JOB:
Exactly and only the lines from the one containing "flapShell(), COLOURS.lid, 0.12);" through the one containing "for body, members" are to be repeated, both ends included.

INPUT:
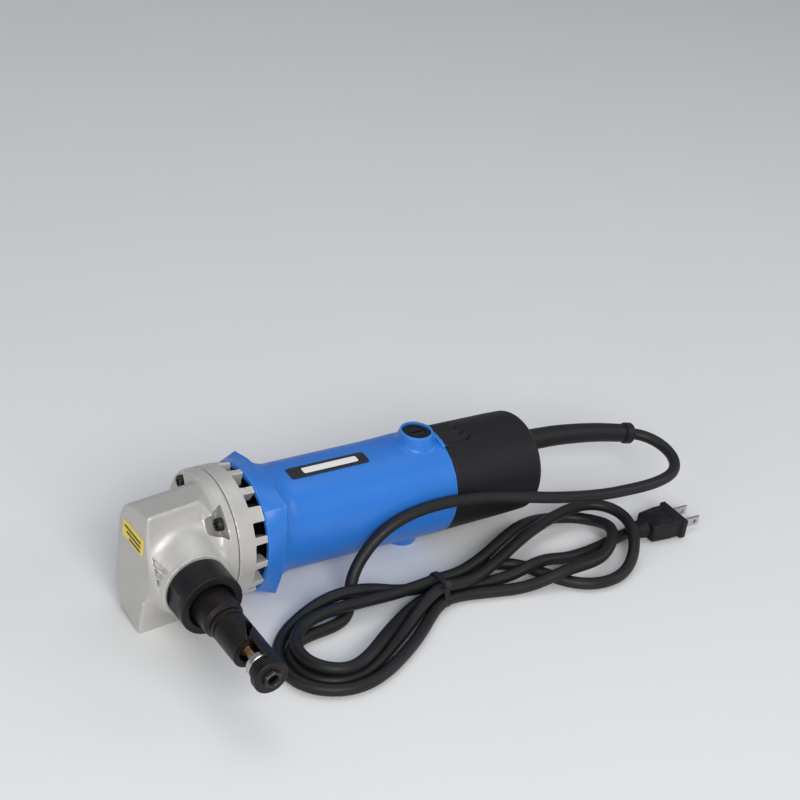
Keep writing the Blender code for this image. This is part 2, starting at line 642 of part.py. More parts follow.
def die_holder():
    profile = [(53.2, COLLAR_RADIUS), (57.8, COLLAR_RADIUS), (57.8, NECK_RADIUS), (76.0, NECK_RADIUS), (78.2, HOLDER_RADIUS),
               (78.6, HOLDER_RADIUS), (78.8, HOLDER_RADIUS - 0.8), (79.6, HOLDER_RADIUS - 0.8), (79.8, HOLDER_RADIUS),
               (HOLDER_END - 0.8, HOLDER_RADIUS), (HOLDER_END, HOLDER_RADIUS - 0.8), (HOLDER_END, 3.3), (107.0, 3.3),
               (107.0, RAM_BORE), (53.2, RAM_BORE)]
    body = turned("die_holder", profile, (HEAD_X, 0.0, 0.0), "-Y", closed=True, steps=HEAD_STEPS)
    throat_length = THROAT_TOP_Y - THROAT_END_Y
    throat = box("throat", (15.0, throat_length, 30.0), (HEAD_X - 7.5, 0.5 * (THROAT_TOP_Y + THROAT_END_Y), 0.0))
    boolean(body, throat)
    slot = box("side_slot", (3.5, 15.0, 12.0), (HEAD_X + 2.5, -99.0, 9.5), turn=Matrix.Rotation(math.radians(-24.0), 3, "Z"))
    boolean(body, slot)
    boolean(body, rod("die_seat", 8.6, -THROAT_TOP_Y, -THROAT_END_Y, (HEAD_X, 0.0, 0.0), "-Y", steps=24))
    as_part(body, "black_oxide")


def die_stack():
    die = [(114.0, 7.2), (114.8, 8.1), (119.2, 8.1), (119.2, 3.25), (114.0, 3.25)]
    as_part(turned("die", die, (HEAD_X, 0.0, 0.0), "-Y", closed=True, steps=24), "steel")
    as_part(ring("die_ring", 8.3, 3.3, 119.5, 124.2, (HEAD_X, 0.0, 0.0), "-Y", steps=24), "black_oxide")
    profile = [(129.7, 5.2), (131.3, 5.2), (-HEAD_END_Y, 4.7), (-HEAD_END_Y, 3.3), (129.7, 3.3)]
    as_part(turned("die_nut", profile, (HEAD_X, 0.0, 0.0), "-Y", closed=True, steps=6), "black_oxide")


# ---------------------------------------------------------------- switch

def switch():
    grip = box("switch_button", (30.0, 4.0, 11.0), (78.0, BARREL_SIDE + 1.0, 0.0), bevel=1.0)
    boolean(grip, box("switch_stem", (8.0, 5.4, 3.4), (78.0, BARREL_SIDE - 1.35, 0.0)), "UNION")
    as_part(grip, "black_plastic")
    as_part(box("switch_link", (76.0, 1.8, 3.4), (112.0, 26.5, 0.0)), "steel", smooth=False)
    as_part(box("switch_body", (30.0, 14.0, 16.0), (167.0, 19.0, 0.0), bevel=1.0), "black_plastic")


# ---------------------------------------------------------------- cord

def cord_guard():
    route = [Vector((190.0, GUARD_Y, GUARD_Z)), Vector((212.0, GUARD_Y - 0.4, GUARD_Z)), Vector((240.0, 2.6, 8.2)),
             Vector((270.0, -0.6, 5.6)), GUARD_END]
    points = smooth_points(route, 9.0)
    inner = [Vector((x, GUARD_Y, GUARD_Z)) for x in (190.0, 198.0, 198.2, 200.2, 200.4)]
    outer = [point for point in points if point.x > 203.0]
    outer.insert(-1, outer[-1].lerp(outer[-2], 5.0 / (outer[-1] - outer[-2]).length))
    outer.insert(-1, outer[-1].lerp(outer[-3], 4.6 / (outer[-1] - outer[-3]).length))
    path = inner + outer
    radii = [4.4, 4.4, 8.8, 8.8, 7.2]
    for point in outer:
        share = (point.x - 203.0) / (GUARD_END.x - 203.0)
        radii.append(7.2 - 1.3 * share)
    radii[-2:] = [7.0, 7.0]
    guard = to_mesh_object(tube("cord_guard", path, 7.2, 3, radii))
    as_part(guard, "rubber")


def cord_clamp():
    as_part(box("cord_clamp", (8.0, 20.0, 3.0), (193.5, GUARD_Y, GUARD_Z + 6.4), bevel=0.5), "steel", smooth=False)
    for index, sign in enumerate((-1.0, 1.0)):
        profile = [(-8.0, 0.0), (-8.0, 1.3), (4.6, 1.3), (4.6, 0.0)]
        y = GUARD_Y + sign * 7.0
        screw = turned(f"clamp_screw_{index + 1}", profile, (193.5, y, GUARD_Z), "Z", steps=8)
        as_part(screw, "steel")


def cord():
    route = [Vector(point) for point in CORD_ROUTE]
    lead = to_mesh_object(tube("cord_tube", smooth_points(route, 13.0), CORD_RADIUS))
    as_part(lead, "rubber")
    floor = -AXIS_HEIGHT
    hank = plate_outline("cord_hank", HANK_OUTLINE, HANK_HEIGHT, (0.0, 0.0, floor + 0.5 * HANK_HEIGHT))
    as_part(to_mesh_object(hank), "rubber", smooth=False)
    tie = box("cord_tie", (4.0, 33.0, HANK_HEIGHT + 3.0), (TIE_X, TIE_Y, floor + 0.5 * HANK_HEIGHT + 1.5))
    opening = box("tie_opening", (9.0, 30.0, HANK_HEIGHT + 0.6), (TIE_X, TIE_Y, floor + 0.5 * HANK_HEIGHT))
    boolean(tie, opening)
    as_part(tie, "black_plastic", smooth=False)


def plug():
    height = -AXIS_HEIGHT + CORD_RADIUS + 3.0
    body = box("plug_body", (24.0, 22.0, 13.0), (286.5, PLUG_Y, height), bevel=2.0)
    boolean(body, box("plug_flange", (4.6, 25.0, 13.4), (298.6, PLUG_Y, height), bevel=1.0), "UNION")
    neck = rod("plug_neck", 5.2, 262.3, 278.0, (0.0, PLUG_Y, height), steps=16, radius_end=6.2)
    boolean(body, neck, "UNION")
    for index, sign in enumerate((-1.0, 1.0)):
        y = PLUG_Y + sign * 6.35
        boolean(body, box(f"blade_seat_{index}", (8.0, 2.1, 6.9), (299.0, y, height)))
        blade = box(f"plug_blade_{index + 1}", (21.0, 1.5, 6.3), (306.0, y, height), bevel=0.5)
        as_part(blade, "steel", smooth=False)
    as_part(body, "black_plastic")


def build():
    gear_housing()
    vent_ring()
    motor_housing()
    rear_cover()
    screws()
    labels()
    stator()
    armature()
    bearings()
    brush_gear()
    crank()
    ram()
    punch()
    ram_sleeve()
    lock_nut()
    die_holder()
    die_stack()
    switch()
    cord_guard()
    cord_clamp()
    cord()
    plug()


clear_scene()
PARTS = new_collection("nibbler")
CUTTERS = new_collection("cutters")
TOOL = bpy.data.objects.new("tool_axes", None)
PARTS.objects.link(TOOL)
TOOL.location = Vector((ORIGIN_X, ORIGIN_Y, AXIS_HEIGHT)) * MM
build()
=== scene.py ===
"""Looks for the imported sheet-metal nibbler.

Everything below is laid out in the tool's own axes, in millimetres: X runs from the nose to
the rear along the armature, the head points along -Y and Z is up.  ORIGIN, taken from the
CAD, carries those axes to the row frame in metres.
"""
import json
import math

import bmesh
import bpy
import numpy as np
from mathutils import Matrix, Vector

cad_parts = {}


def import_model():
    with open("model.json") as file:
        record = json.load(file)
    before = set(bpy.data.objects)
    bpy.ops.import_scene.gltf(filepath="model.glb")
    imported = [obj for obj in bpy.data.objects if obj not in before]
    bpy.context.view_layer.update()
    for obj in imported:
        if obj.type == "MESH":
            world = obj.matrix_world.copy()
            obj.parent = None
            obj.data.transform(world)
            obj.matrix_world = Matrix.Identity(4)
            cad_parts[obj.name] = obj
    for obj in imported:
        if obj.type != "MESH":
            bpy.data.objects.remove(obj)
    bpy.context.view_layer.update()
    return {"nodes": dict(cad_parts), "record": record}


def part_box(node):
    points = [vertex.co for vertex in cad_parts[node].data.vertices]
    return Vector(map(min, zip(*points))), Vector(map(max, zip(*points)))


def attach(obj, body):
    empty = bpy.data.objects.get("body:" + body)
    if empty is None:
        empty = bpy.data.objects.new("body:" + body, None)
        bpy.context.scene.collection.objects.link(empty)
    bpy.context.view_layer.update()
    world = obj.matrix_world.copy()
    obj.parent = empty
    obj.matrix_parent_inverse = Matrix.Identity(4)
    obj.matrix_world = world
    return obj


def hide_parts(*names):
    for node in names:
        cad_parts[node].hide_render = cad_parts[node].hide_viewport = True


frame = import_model()

MM = 0.001
SHAFT_FRONT_X = -39.5
shaft_low, shaft_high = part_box("armature_shaft")
ORIGIN = Vector((shaft_low.x - SHAFT_FRONT_X * MM, 0.5 * (shaft_low.y + shaft_high.y),
                 0.5 * (shaft_low.z + shaft_high.z)))

# Driving dimensions, as in the CAD
AXIS_HEIGHT = 40.0
NOSE_X = -72.5
PARTING_X = -19.0
RING_END_X = -0.3
COVER_X = 137.0
COVER_END_X = 205.0
BRUSH_X = 122.0
HEAD_X = -48.5
CRANK_Y = -15.5
BORE_RADIUS = 14.3
BOSS_RADIUS = 20.8
CASE_FLANGE_X = -29.6
CASE_SHOULDER_X = -37.0
BARREL_RADIUS = 31.8
BOSS_END = 43.3
NUT_START = 43.6
NUT_END = 62.4
NUT_RADIUS = 19.0
FLAT_REACH = 17.5
SEAT_START = 105.6
SEAT_END = 124.5
HOLDER_END = 129.4
SWITCH_X = 78.0
TAIL_SCREW_Z = 24.0
PLUG_Y = -61.0
PLUG_Z = -33.25
BLADE_REACH = 6.35
SCREW_REACH = 33.5 * math.sqrt(0.5)
CORD_DIAMETER = 7.5
CORNERS = ((-1, 1), (1, 1), (1, -1), (-1, -1))


def world(point):
    return ORIGIN + Vector(point) * MM


# ---------------------------------------------------------------- materials

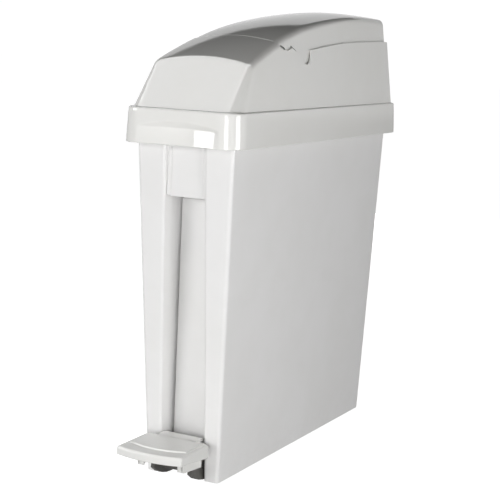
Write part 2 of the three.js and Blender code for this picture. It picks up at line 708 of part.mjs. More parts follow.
function addFlap() {
  const { rollerY, rollerZ, rollerPin } = ROCKER;
  add("rocker_lever", rockerLever(), COLOURS.dark, 0.55);
  add("rocker_roller", rockerRoller(), COLOURS.nylon, 0.5);
  add("roller_pin", barX(rollerPin, -8, 8, rollerY, rollerZ, 16), COLOURS.steel, 0.3, 0.9);
  add("flap_shell", flapShell(), COLOURS.lid, 0.12);
  add("flap_crank", flapCrank(), COLOURS.dark, 0.55);
  for (const [name, side] of sides) {
    add(`crank_screw_${name}`, crankScrew(side), COLOURS.steel, 0.35, 0.9);
  }
}

function addLiner() {
  add("liner_bucket", linerBucket(), COLOURS.liner, 0.45);
  for (const [name, side] of sides) {
    add(`bail_boss_${name}`, bailBoss(side), COLOURS.liner, 0.45);
  }
  add("liner_bail", bail(), COLOURS.steel, 0.3, 0.9);
}

addTub();
addPedal();
addRod();
addLid();
addFlap();
addLiner();
bin.position.y = OFFSET_Y;

const root = new THREE.Group();
root.add(bin);
export default root;
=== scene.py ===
"""A slim white pedal bin in a soft studio: its looks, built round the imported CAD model."""
import json
import math

import bmesh
import bpy
import numpy as np
from mathutils import Matrix, Vector
from mathutils.bvhtree import BVHTree

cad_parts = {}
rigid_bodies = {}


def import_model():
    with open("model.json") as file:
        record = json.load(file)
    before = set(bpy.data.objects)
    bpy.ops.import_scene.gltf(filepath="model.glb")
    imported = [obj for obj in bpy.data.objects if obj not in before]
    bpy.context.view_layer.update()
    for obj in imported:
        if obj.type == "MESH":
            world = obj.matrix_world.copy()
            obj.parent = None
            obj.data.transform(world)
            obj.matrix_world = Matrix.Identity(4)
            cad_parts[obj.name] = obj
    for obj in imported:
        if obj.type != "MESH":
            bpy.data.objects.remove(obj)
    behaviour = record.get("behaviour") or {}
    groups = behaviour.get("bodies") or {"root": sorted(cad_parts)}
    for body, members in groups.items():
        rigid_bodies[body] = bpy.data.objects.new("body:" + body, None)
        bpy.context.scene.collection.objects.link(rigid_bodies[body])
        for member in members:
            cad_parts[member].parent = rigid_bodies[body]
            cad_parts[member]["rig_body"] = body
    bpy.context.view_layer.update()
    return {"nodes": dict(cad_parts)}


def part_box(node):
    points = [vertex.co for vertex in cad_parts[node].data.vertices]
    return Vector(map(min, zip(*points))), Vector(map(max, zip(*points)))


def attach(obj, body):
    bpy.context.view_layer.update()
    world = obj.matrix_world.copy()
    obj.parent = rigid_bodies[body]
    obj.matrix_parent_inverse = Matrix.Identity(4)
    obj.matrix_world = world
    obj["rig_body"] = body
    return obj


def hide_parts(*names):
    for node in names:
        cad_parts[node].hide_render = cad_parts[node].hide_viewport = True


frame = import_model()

scene = bpy.context.scene
MM = 0.001
BAND_LOW, BAND_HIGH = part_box("lid_band")
SHIFT = (BAND_LOW.y + BAND_HIGH.y) / 2  # the shapes below are drawn in mm from the lid band's middle

# ---- Camera ----------------------------------------------------------------------------
CAMERA_AT = (781.5, -1578.1, 525.0)
CAMERA_YAW, CAMERA_PITCH, CAMERA_ROLL = (math.radians(a) for a in (27.06, -8.98, 2.49))
CAMERA_LENS = 100.57
SENSOR_WIDTH = 36
CLIP_NEAR, CLIP_FAR = 0.05, 60  # m


def add_camera():
    ahead = Vector((
        -math.sin(CAMERA_YAW) * math.cos(CAMERA_PITCH),
        math.cos(CAMERA_YAW) * math.cos(CAMERA_PITCH),
        math.sin(CAMERA_PITCH),
    ))
    level = Vector((math.cos(CAMERA_YAW), math.sin(CAMERA_YAW), 0))
    above = level.cross(ahead)
    right = math.cos(CAMERA_ROLL) * level + math.sin(CAMERA_ROLL) * above
    up = -math.sin(CAMERA_ROLL) * level + math.cos(CAMERA_ROLL) * above
    data = bpy.data.cameras.new("camera")
    data.lens = CAMERA_LENS
    data.sensor_width = SENSOR_WIDTH
    data.clip_start, data.clip_end = CLIP_NEAR, CLIP_FAR
    camera = bpy.data.objects.new("camera", data)
    scene.collection.objects.link(camera)
    turn = Matrix((right, up, -ahead)).transposed().to_4x4()
    camera.matrix_world = Matrix.Translation(at(CAMERA_AT)) @ turn
    scene.camera = camera


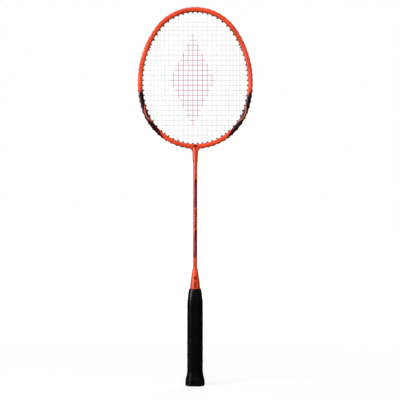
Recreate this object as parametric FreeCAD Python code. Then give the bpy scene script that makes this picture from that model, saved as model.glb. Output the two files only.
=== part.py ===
"""A badminton racket: strung metal head, moulded T joint, steel shaft, cone cap and a wrapped wooden handle.

Millimetres. The origin is the middle of the butt's flat end. +Z runs up the racket to the top of the head,
+X runs across the head and +Y is normal to the string bed. The two strings lie side by side, the mains behind
(+Y) and the crosses in front (-Y), so each one is a clean solid with its whole route and they never overlap.
"""
import FreeCAD, Part
import math
import os

# ---- overall
RACKET_LENGTH = 665.0

# ---- head outline: three tangent arcs a side, radii to the outer edge, clockwise from the top
OUTER_RADII = (86.3, 164.9, 98.3)
TOP_TURN = math.radians(54.6)

# ---- head tube section: "width" is in the plane of the head, "depth" is along Y
TUBE_WIDTH = 8.0
TUBE_DEPTH = 10.0
TUBE_WALL = 0.8
OUTER_CORNER = 2.4
INNER_CORNER = 3.2
CAVITY_OUTER_CORNER = 1.4
GROOVE_FLOOR = 2.8
GROOVE_FLOOR_HALF = 2.1
CAVITY_OUTSIDE = GROOVE_FLOOR - TUBE_WALL
TUBE_END_GAP = 0.4

# ---- strings
STRING_RADIUS = 0.35
MAINS_Y = 0.36
CROSSES_Y = -0.36
INNER_MAINS = 6
INNER_MAIN_PITCH = 8.45
OUTER_MAINS = 5
OUTER_MAIN_PITCH = 6.45
FIRST_CROSS_Z = 639.2
TOP_CROSS_STEPS = (7.7, 7.6, 7.5)
CROSS_PITCH = 8.85
CROSSES = 24
SHARED_HOLE_GAP = 4.55
CROSS_PULL = 0.85
BED_EDGE_OFFSET = -5.6
MOUTH_OFFSET = -6.3
GROOVE_STRING_OFFSET = 3.8
MOUTH_ROOM = 0.7
GROOVE_ROOM = 1.0
GROOVE_BEND_ROOM = 2.0
SHARPEST_UNROUNDED_TURN = 0.002
TAIL_LENGTH = 5.6
KNOT_START = 2.0
KNOT_COILS = 3
KNOT_COIL_RADIUS = 1.08
KNOT_COIL_PITCH = 0.686

# ---- grommets
BARREL_RADIUS = {1: 1.4, 2: 1.7}
BARREL_BORE = {1: 0.95, 2: 1.1}
FLANGE_RADIUS = {1: 2.0, 2: 2.08}
STRING_SEAT_OFFSET = 3.3
STRING_SEAT_HALF = 0.78
UPPER_FLANGE_TOP = 4.5
LOWER_FLANGE_TOP = 4.85
FIRST_LOWER_FLANGE = 21
BARREL_END_OFFSET = -5.9
TOP_HOLES = 6
UPPER_SHOULDER_HOLES = 13
SIDE_HOLES = 25
LOWER_SHOULDER_HOLES = 30
MAINS_TIE_HOLE = 25
CROSS_TOP_TIE_HOLE = 4
CROSS_LOW_TIE_HOLE = 33

# ---- T joint
SLEEVE_BOTTOM_Z = 392.8
SLEEVE_BOTTOM_RADIUS = 4.3
SLEEVE_TOP_RADIUS = 5.3
SLEEVE_BEVEL_WIDTH = 0.4
SLEEVE_BEVEL_HEIGHT = 0.6
SADDLE_HEIGHT = 2.6
FLARE_RADIUS = 7.8
FLARE_START_RADIUS = 4.9
FLARE_OVERLAP = 0.4
FLARE_HALF_DEPTH = 4.0
TENON_HALF_WIDTH = 2.0
TENON_HALF_DEPTH = 1.8
TENON_DEPTH_BELOW = 2.0
ARM_LENGTH = 25.0
ARM_CLEARANCE = 0.1
STRING_TUNNEL_TOP = 5.05

# ---- shaft
SHAFT_RADIUS = 3.5
SHAFT_WALL = 0.6
SHAFT_TOP_Z = 412.0
SHAFT_BOTTOM_Z = 84.0

# ---- cone cap
CONE_TOP_Z = 205.8
CONE_TOP_RADIUS = 4.45
CONE_TOP_BEVEL_WIDTH = 0.2
CONE_TOP_BEVEL_HEIGHT = 0.4
CONE_BEND_Z = 180.7
CONE_BEND_RADIUS = 8.0
CONE_LIP_RADIUS = 9.05
CONE_LIP_HEIGHT = 1.2
CONE_LIP_RECESS = 0.35
NOSE_TOP_Z = 190.0
NOSE_TOP_RADIUS = 4.6
NOSE_BASE_RADIUS = 6.6

# ---- handle: half sizes of the wrapped grip's octagon at its straight part
HANDLE_TOP_Z = 170.4
GRIP_HALF_X = 13.3
GRIP_HALF_Y = 12.1
GRIP_HALF_DIAGONAL = 14.1
GRIP_THICKNESS = 1.8
TAPER_START_Z = 140.0
TAPER_DROP = 3.3
FLARE_TOP_Z = 28.0
FLARE_BOTTOM_Z = 4.0
FLARE_OUT = 3.7
TAPE_BOTTOM_Z = 151.0
TAPE_PROUD = 0.15
BUTT_CAP_HEIGHT = 3.2
BUTT_CAP_ROUNDING = 2.4

FAR = 60.0
CUT_ROOM = 1.0
HALF_WIDTH = TUBE_WIDTH / 2
HALF_DEPTH = TUBE_DEPTH / 2
Y_AXIS = FreeCAD.Vector(0, 1, 0)
Z_AXIS = FreeCAD.Vector(0, 0, 1)


def vec(x, y, z):
    return FreeCAD.Vector(x, y, z)


def line(start, end):
    return Part.LineSegment(start, end).toShape()


def arc(start, middle, end):
    return Part.Arc(start, middle, end).toShape()


def arc_about(centre, radius, start_deg, end_deg):
    """An arc in the XZ plane, angles measured from +X towards +Z."""
    def at(degrees):
        angle = math.radians(degrees)
        return vec(centre.x + radius * math.cos(angle), centre.y, centre.z + radius * math.sin(angle))

    return arc(at(start_deg), at((start_deg + end_deg) / 2), at(end_deg))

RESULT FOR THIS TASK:
  add("flap_shell", flapShell(), COLOURS.lid, 0.12);
  add("flap_crank", flapCrank(), COLOURS.dark, 0.55);
  for (const [name, side] of sides) {
    add(`crank_screw_${name}`, crankScrew(side), COLOURS.steel, 0.35, 0.9);
  }
}

function addLiner() {
  add("liner_bucket", linerBucket(), COLOURS.liner, 0.45);
  for (const [name, side] of sides) {
    add(`bail_boss_${name}`, bailBoss(side), COLOURS.liner, 0.45);
  }
  add("liner_bail", bail(), COLOURS.steel, 0.3, 0.9);
}

addTub();
addPedal();
addRod();
addLid();
addFlap();
addLiner();
bin.position.y = OFFSET_Y;

const root = new THREE.Group();
root.add(bin);
export default root;
=== scene.py ===
"""A slim white pedal bin in a soft studio: its looks, built round the imported CAD model."""
import json
import math

import bmesh
import bpy
import numpy as np
from mathutils import Matrix, Vector
from mathutils.bvhtree import BVHTree

cad_parts = {}
rigid_bodies = {}


def import_model():
    with open("model.json") as file:
        record = json.load(file)
    before = set(bpy.data.objects)
    bpy.ops.import_scene.gltf(filepath="model.glb")
    imported = [obj for obj in bpy.data.objects if obj not in before]
    bpy.context.view_layer.update()
    for obj in imported:
        if obj.type == "MESH":
            world = obj.matrix_world.copy()
            obj.parent = None
            obj.data.transform(world)
            obj.matrix_world = Matrix.Identity(4)
            cad_parts[obj.name] = obj
    for obj in imported:
        if obj.type != "MESH":
            bpy.data.objects.remove(obj)
    behaviour = record.get("behaviour") or {}
    groups = behaviour.get("bodies") or {"root": sorted(cad_parts)}
    for body, members in groups.items():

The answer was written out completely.